The single-parent life is not easy and while I have no wish to go back to the damaged marriage I had, I do wish for a connection with someone. Right now my children are my life and there is nothing wrong with that as long as I have enough life in me to give back to them. So, I did the one thing I knew would bring me out of my funk...
I went to the theater.
The stage has always been my escape valve; my secret life. I've mentioned before that am an actress, but I haven't acted for years. I long for it. I tell myself that when the kids are old enough I'll be out there auditioning again (it's very important to me).

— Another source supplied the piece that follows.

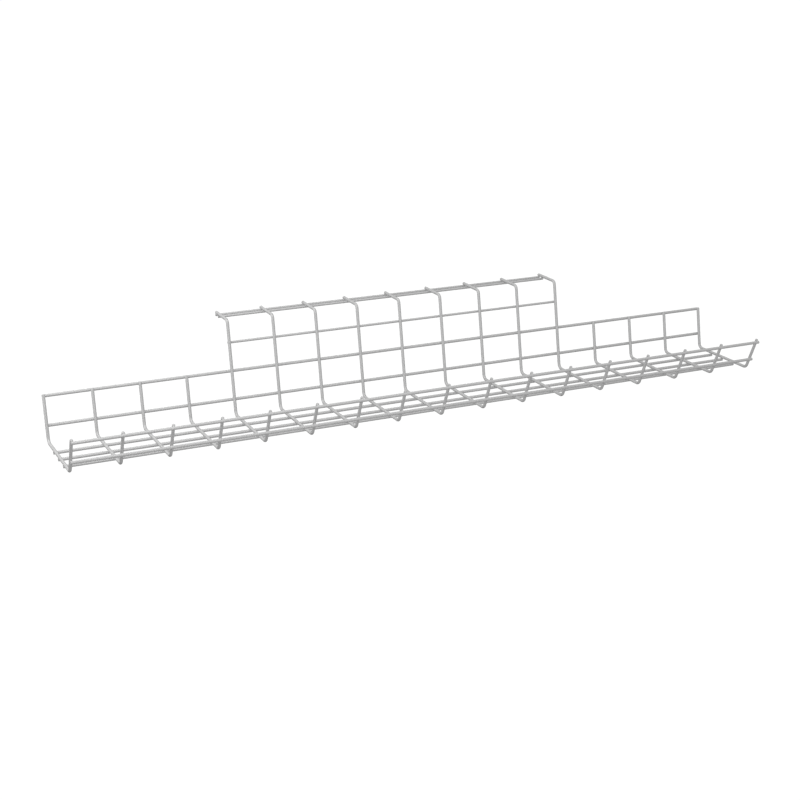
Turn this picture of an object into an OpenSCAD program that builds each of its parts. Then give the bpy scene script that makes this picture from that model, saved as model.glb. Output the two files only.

Anyway, living in the Twin Cities is wonderful for many reasons and one of them is you have a great many theaters to choose from. I chose the grand-daddy of them all, The Guthrie.
I called a phenomenal, SB friend of mine who is originally from my home town. She acted with me in college and "Knew Me When." This means she doesn't see me as the pathetic example I am today, but remembers me at my best, with no real cares and doing what I loved most. I love her for that. She and I did what we could to look presentable and set off for an evening of live entertainment. It worked. The show was charming and I wasn't me for 3 hours. I feel renewed.
Now I'd like to ask what gets you back when you have lost what is really you? Who is it "knew you when" and makes you feel like your better self? If you have the time I'd love to hear from you.